Utility costs are surging across Southern California, leaving residents struggling to manage higher bills amid record heat and rate hikes by major providers.

Jamie Lee, who lives in Valencia, said her electricity bill reached $856.40 in August, nearly a 50% increase compared to early summer. “The heat lasted late into the night, and the humidity made it impossible not to use air conditioning,” she said. Alex Kwon of Koreatown added that his bill jumped by 13.4% between late July and September.
Some households are paying more than $1,500 for combined electricity and water. Bruce Scott, a Woodland Hills resident, told NBC4 that his bill from June through August hit $1,500 even after installing solar panels. “I can’t understand how it’s still this high,” he said.
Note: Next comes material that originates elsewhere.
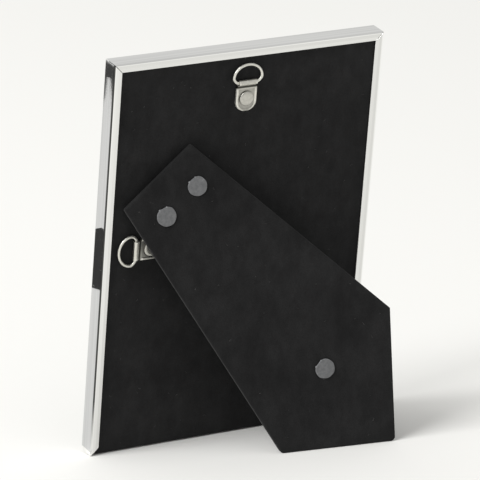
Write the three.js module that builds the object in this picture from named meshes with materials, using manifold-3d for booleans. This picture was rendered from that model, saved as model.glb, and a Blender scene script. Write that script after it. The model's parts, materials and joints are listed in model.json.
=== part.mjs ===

Amid growing frustration, utility companies are continuing with rate increases. Southern California Edison (SCE) raised its electricity rates by 10% on October 1, after approval from the California Public Utilities Commission (CPUC) in September. The change adds about $17 per month for the average household—around $200 annually—and SCE said about 3% annual increases are possible through 2028 to reflect inflation.
The Los Angeles Department of Water and Power (LADWP) also raised rates, increasing electricity costs by 2.5 cents per kilowatt-hour in July. LADWP Chief Financial Officer Ann Santilli said the hike was necessary due to rising energy expenses.
Water rates are climbing too. According to the Los Angeles Times, average water bills in Los Angeles County have risen nearly 60% between 2015 and 2025, driven by aging infrastructure replacement, drought-prevention projects, and stricter water quality standards.
Experts warn that the combination of climate change–driven heat and continued utility rate increases will further burden ordinary households. They emphasize that stronger assistance programs are urgently needed for low-income and senior residents facing escalating living costs.